[Parts and joints as JSON]
======
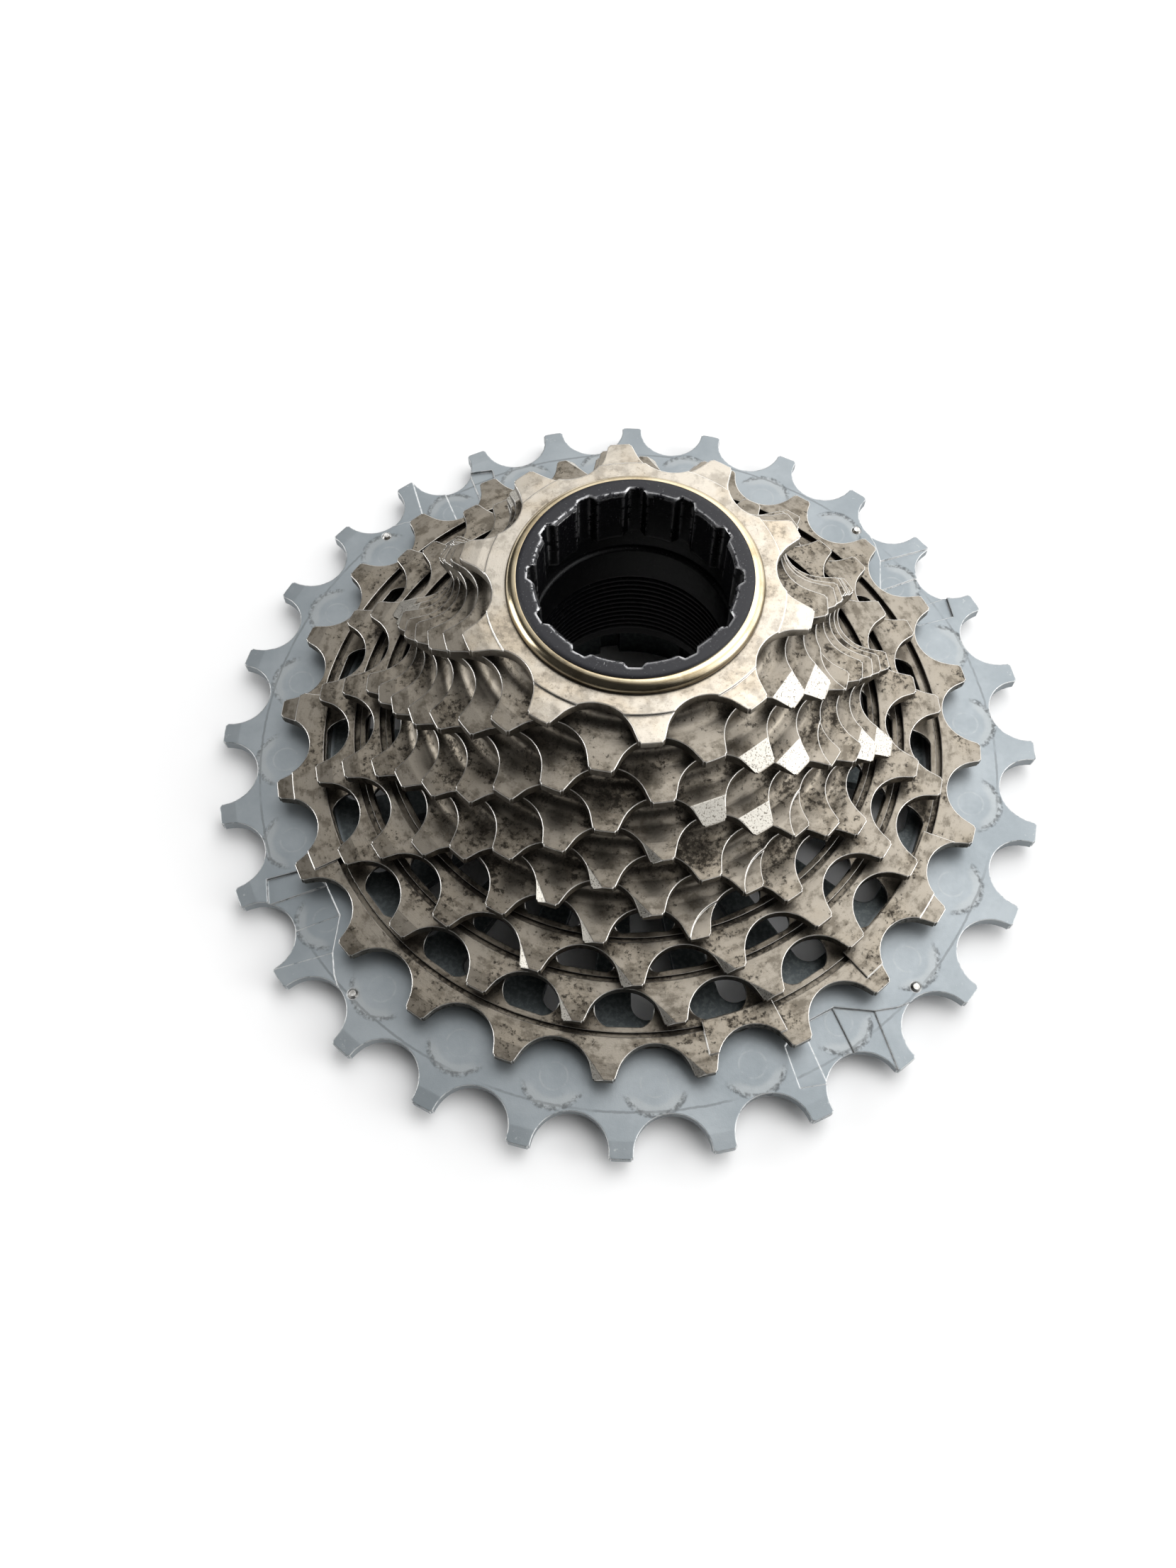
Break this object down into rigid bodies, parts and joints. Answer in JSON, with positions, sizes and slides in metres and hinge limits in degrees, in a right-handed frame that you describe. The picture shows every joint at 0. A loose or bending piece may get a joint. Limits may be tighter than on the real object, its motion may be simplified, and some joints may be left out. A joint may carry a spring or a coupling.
{
  "type": "bicycle cassette sprocket cluster",
  "caption": "Stepped cone of toothed steel sprockets on a windowed dome with an alloy largest sprocket and a turning lock tube through the middle.",
  "frame": {"origin": "centre of the inboard face of the splined hub of the largest sprocket, on the wheel axle's line", "axes": "+Z along the axle away from the wheel, towards the smallest sprocket; +Y and +X across it"},
  "size_m": [0.1158, 0.1158, 0.0439],
  "materials": {
    "nickel_steel": "satin nickel plate, oily and lightly worn",
    "anodised_alloy": "matte blue-grey anodised",
    "bare_steel": "plain steel",
    "black_alloy": "gloss black anodised with bare worn edges",
    "gold_ring": "polished, pale gold",
    "spring_steel": "blackened spring steel"
  },
  "bodies": {
    "cluster": {"sprocket_28t": "anodised_alloy", "sprocket_24t": "nickel_steel", "sprocket_21t": "nickel_steel", "sprocket_19t": "nickel_steel", "web_24t_21t": "nickel_steel", "web_21t_19t": "nickel_steel", "web_19t_17t": "nickel_steel", "sprocket_17t": "nickel_steel", "sprocket_16t": "nickel_steel", "sprocket_15t": "nickel_steel", "sprocket_14t": "nickel_steel", "sprocket_13t": "nickel_steel", "sprocket_12t": "nickel_steel", "sprocket_11t": "nickel_steel", "sprocket_10t": "nickel_steel", "cluster_rivets": "bare_steel", "shift_pins": "bare_steel"},
    "tube_group": {"lock_tube": "black_alloy", "flange_collar": "gold_ring", "retaining_clip": "spring_steel"}
  },
  "joints": [
    {"name": "lock_tube_spin", "type": "hinge", "parent": "cluster", "child": "tube_group", "pos_m": [0, 0, 0.03], "axis": [0, 0, 1], "continuous": true}
  ]
}
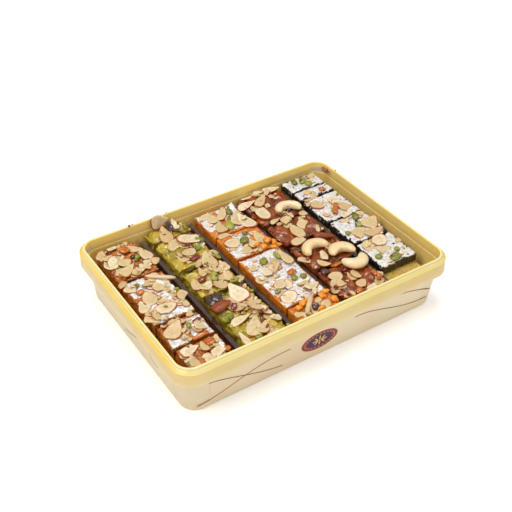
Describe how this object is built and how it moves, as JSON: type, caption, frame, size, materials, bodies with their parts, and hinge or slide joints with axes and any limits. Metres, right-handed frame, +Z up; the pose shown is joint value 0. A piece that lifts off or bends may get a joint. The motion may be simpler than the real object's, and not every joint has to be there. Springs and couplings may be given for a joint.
{
  "type": "mithai sweet box",
  "caption": "Rectangular moulded plastic sweet tub with a rolled rim, a clear channelled insert tray and rows of nut-topped barfi and loaves that lift out.",
  "frame": {"origin": "on the table under the middle of the tub's base", "axes": "+X along the tub's long side, +Y from its front wall to its back wall, +Z up out of its open top"},
  "size_m": [0.25, 0.1816, 0.0535],
  "materials": {
    "tub_plastic": "injection-moulded polypropylene, satin gloss",
    "label_print": "printed in-mould film",
    "tray_clear": "clear thermoformed sheet",
    "cream_barfi": "soft milk sweet, cut",
    "almond_barfi": "dense roasted nut sweet with silver leaf",
    "pista_loaf": "coarse pistachio loaf",
    "kesar_barfi": "saffron sweet with silver leaf",
    "fig_roll": "glossy fig and date paste",
    "chocolate_barfi": "dark chocolate sweet with silver leaf",
    "almond": "sliced almond",
    "cashew": "whole cashew",
    "pistachio": "pistachio sliver"
  },
  "bodies": {
    "tub": {"tub": "tub_plastic", "label_front": "label_print", "label_back": "label_print", "label_left": "label_print", "label_right": "label_print"},
    "insert_tray": {"insert_tray": "tray_clear"},
    "lower_slab_1": {"lower_slab_1": "cream_barfi"},
    "almond_barfi_1": {"almond_barfi_1": "almond_barfi", "almond_flakes_1": "almond"},
    "almond_barfi_2": {"almond_barfi_2": "almond_barfi", "almond_flakes_2": "almond"},
    "almond_barfi_3": {"almond_barfi_3": "almond_barfi", "almond_flakes_3": "almond"},
    "almond_barfi_4": {"almond_barfi_4": "almond_barfi", "almond_flakes_4": "almond"},
    "lower_slab_2": {"lower_slab_2": "cream_barfi"},
    "pista_loaf_1": {"pista_loaf_1": "pista_loaf", "pista_flakes_1": "almond"},
    "pista_loaf_2": {"pista_loaf_2": "pista_loaf", "pista_flakes_2": "almond"},
    "pista_loaf_3": {"pista_loaf_3": "pista_loaf", "pista_flakes_3": "almond"},
    "pista_loaf_4": {"pista_loaf_4": "pista_loaf", "pista_flakes_4": "almond"},
    "lower_slab_3": {"lower_slab_3": "cream_barfi"},
    "kesar_barfi_1": {"kesar_barfi_1": "kesar_barfi", "kesar_flakes_1": "almond"},
    "kesar_barfi_2": {"kesar_barfi_2": "kesar_barfi", "kesar_flakes_2": "almond"},
    "kesar_barfi_3": {"kesar_barfi_3": "kesar_barfi", "kesar_flakes_3": "almond"},
    "kesar_barfi_4": {"kesar_barfi_4": "kesar_barfi", "kesar_flakes_4": "almond"},
    "lower_slab_4": {"lower_slab_4": "cream_barfi"},
    "fig_roll_1": {"fig_roll_1": "fig_roll", "fig_cashews_1": "cashew"},
    "fig_roll_2": {"fig_roll_2": "fig_roll", "fig_flakes_2": "almond"},
    "fig_roll_3": {"fig_roll_3": "fig_roll", "fig_cashews_3": "cashew"},
    "fig_roll_4": {"fig_roll_4": "fig_roll", "fig_cashews_4": "cashew"},
    "lower_slab_5": {"lower_slab_5": "cream_barfi"},
    "cream_layer": {"cream_layer": "cream_barfi"},
    "chocolate_barfi_1": {"chocolate_barfi_1": "chocolate_barfi", "chocolate_pistachios_1": "pistachio"},
    "chocolate_barfi_2": {"chocolate_barfi_2": "chocolate_barfi"},
    "chocolate_barfi_3": {"chocolate_barfi_3": "chocolate_barfi", "chocolate_flakes_3": "almond"},
    "chocolate_barfi_4": {"chocolate_barfi_4": "chocolate_barfi", "chocolate_flakes_4": "almond"},
    "chocolate_barfi_5": {"chocolate_barfi_5": "chocolate_barfi", "chocolate_pistachios_5": "pistachio"}
  },
  "joints": [
    {"name": "tray_lift", "type": "slide", "parent": "tub", "child": "insert_tray", "axis": [0, 0, 1], "range_m": [0, 0.055]},
    {"name": "lower_slab_1_lift", "type": "slide", "parent": "insert_tray", "child": "lower_slab_1", "axis": [0, 0, 1], "range_m": [0, 0.055]},
    {"name": "almond_barfi_1_lift", "type": "slide", "parent": "lower_slab_1", "child": "almond_barfi_1", "axis": [0, 0, 1], "range_m": [0, 0.035]},
    {"name": "almond_barfi_2_lift", "type": "slide", "parent": "lower_slab_1", "child": "almond_barfi_2", "axis": [0, 0, 1], "range_m": [0, 0.035]},
    {"name": "almond_barfi_3_lift", "type": "slide", "parent": "lower_slab_1", "child": "almond_barfi_3", "axis": [0, 0, 1], "range_m": [0, 0.035]},
    {"name": "almond_barfi_4_lift", "type": "slide", "parent": "lower_slab_1", "child": "almond_barfi_4", "axis": [0, 0, 1], "range_m": [0, 0.035]},
    {"name": "lower_slab_2_lift", "type": "slide", "parent": "insert_tray", "child": "lower_slab_2", "axis": [0, 0, 1], "range_m": [0, 0.055]},
    {"name": "pista_loaf_1_lift", "type": "slide", "parent": "lower_slab_2", "child": "pista_loaf_1", "axis": [0, 0, 1], "range_m": [0, 0.035]},
    {"name": "pista_loaf_2_lift", "type": "slide", "parent": "lower_slab_2", "child": "pista_loaf_2", "axis": [0, 0, 1], "range_m": [0, 0.035]},
    {"name": "pista_loaf_3_lift", "type": "slide", "parent": "lower_slab_2", "child": "pista_loaf_3", "axis": [0, 0, 1], "range_m": [0, 0.035]},
    {"name": "pista_loaf_4_lift", "type": "slide", "parent": "lower_slab_2", "child": "pista_loaf_4", "axis": [0, 0, 1], "range_m": [0, 0.035]},
    {"name": "lower_slab_3_lift", "type": "slide", "parent": "insert_tray", "child": "lower_slab_3", "axis": [0, 0, 1], "range_m": [0, 0.055]},
    {"name": "kesar_barfi_1_lift", "type": "slide", "parent": "lower_slab_3", "child": "kesar_barfi_1", "axis": [0, 0, 1], "range_m": [0, 0.035]},
    {"name": "kesar_barfi_2_lift", "type": "slide", "parent": "lower_slab_3", "child": "kesar_barfi_2", "axis": [0, 0, 1], "range_m": [0, 0.035]},
    {"name": "kesar_barfi_3_lift", "type": "slide", "parent": "lower_slab_3", "child": "kesar_barfi_3", "axis": [0, 0, 1], "range_m": [0, 0.035]},
    {"name": "kesar_barfi_4_lift", "type": "slide", "parent": "lower_slab_3", "child": "kesar_barfi_4", "axis": [0, 0, 1], "range_m": [0, 0.035]},
    {"name": "lower_slab_4_lift", "type": "slide", "parent": "insert_tray", "child": "lower_slab_4", "axis": [0, 0, 1], "range_m": [0, 0.055]},
    {"name": "fig_roll_1_lift", "type": "slide", "parent": "lower_slab_4", "child": "fig_roll_1", "axis": [0, 0, 1], "range_m": [0, 0.035]},
    {"name": "fig_roll_2_lift", "type": "slide", "parent": "lower_slab_4", "child": "fig_roll_2", "axis": [0, 0, 1], "range_m": [0, 0.035]},
    {"name": "fig_roll_3_lift", "type": "slide", "parent": "lower_slab_4", "child": "fig_roll_3", "axis": [0, 0, 1], "range_m": [0, 0.035]},
    {"name": "fig_roll_4_lift", "type": "slide", "parent": "lower_slab_4", "child": "fig_roll_4", "axis": [0, 0, 1], "range_m": [0, 0.035]},
    {"name": "lower_slab_5_lift", "type": "slide", "parent": "insert_tray", "child": "lower_slab_5", "axis": [0, 0, 1], "range_m": [0, 0.055]},
    {"name": "cream_layer_lift", "type": "slide", "parent": "lower_slab_5", "child": "cream_layer", "axis": [0, 0, 1], "range_m": [0, 0.035]},
    {"name": "chocolate_barfi_1_lift", "type": "slide", "parent": "cream_layer", "child": "chocolate_barfi_1", "axis": [0, 0, 1], "range_m": [0, 0.025]},
    {"name": "chocolate_barfi_2_lift", "type": "slide", "parent": "cream_layer", "child": "chocolate_barfi_2", "axis": [0, 0, 1], "range_m": [0, 0.025]},
    {"name": "chocolate_barfi_3_lift", "type": "slide", "parent": "cream_layer", "child": "chocolate_barfi_3", "axis": [0, 0, 1], "range_m": [0, 0.025]},
    {"name": "chocolate_barfi_4_lift", "type": "slide", "parent": "cream_layer", "child": "chocolate_barfi_4", "axis": [0, 0, 1], "range_m": [0, 0.025]},
    {"name": "chocolate_barfi_5_lift", "type": "slide", "parent": "cream_layer", "child": "chocolate_barfi_5", "axis": [0, 0, 1], "range_m": [0, 0.025]}
  ]
}
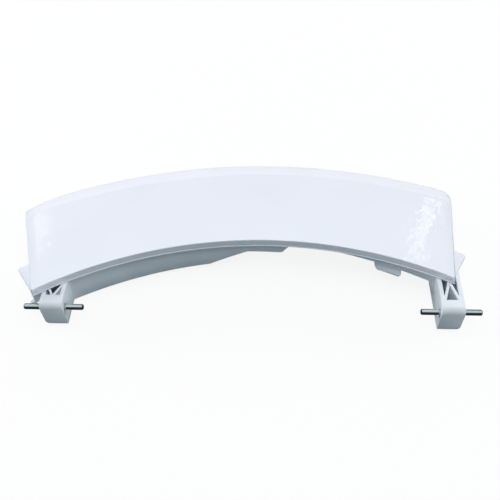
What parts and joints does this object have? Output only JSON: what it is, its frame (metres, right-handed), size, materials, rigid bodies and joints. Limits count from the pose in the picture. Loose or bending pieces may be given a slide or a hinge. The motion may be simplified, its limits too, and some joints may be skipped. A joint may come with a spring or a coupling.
{
  "type": "washing machine door handle",
  "caption": "Arched washing machine door handle: a gloss cover snapped onto a ribbed lever that swings on steel pivot pins in the door frame.",
  "frame": {"origin": "middle of the pivot axis, halfway between the two steel pins", "axes": "+X along the pivot axis to the right as seen from in front of the machine, +Y from the pins towards the convex edge, +Z out of the cover's face"},
  "size_m": [0.2395, 0.1053, 0.022],
  "materials": {
    "gloss_white": "high gloss white with a cool tint",
    "moulded_white": "as moulded, soft satin, cool white",
    "pin_steel": "ground and bright"
  },
  "bodies": {
    "root": {"front_cover": "gloss_white", "lever": "moulded_white", "left_pin": "pin_steel", "right_pin": "pin_steel"}
  },
  "joints": []
}
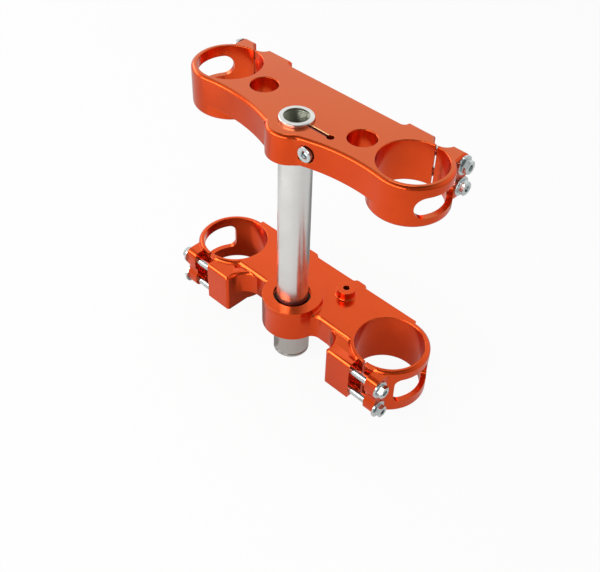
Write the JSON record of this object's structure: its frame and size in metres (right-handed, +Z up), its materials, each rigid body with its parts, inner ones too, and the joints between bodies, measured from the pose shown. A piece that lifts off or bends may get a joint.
======
▸ GIVEN REQUEST
Among the lines of the records above, count those holding the string "between", and report only the number.

▸ WORKED ANSWER
2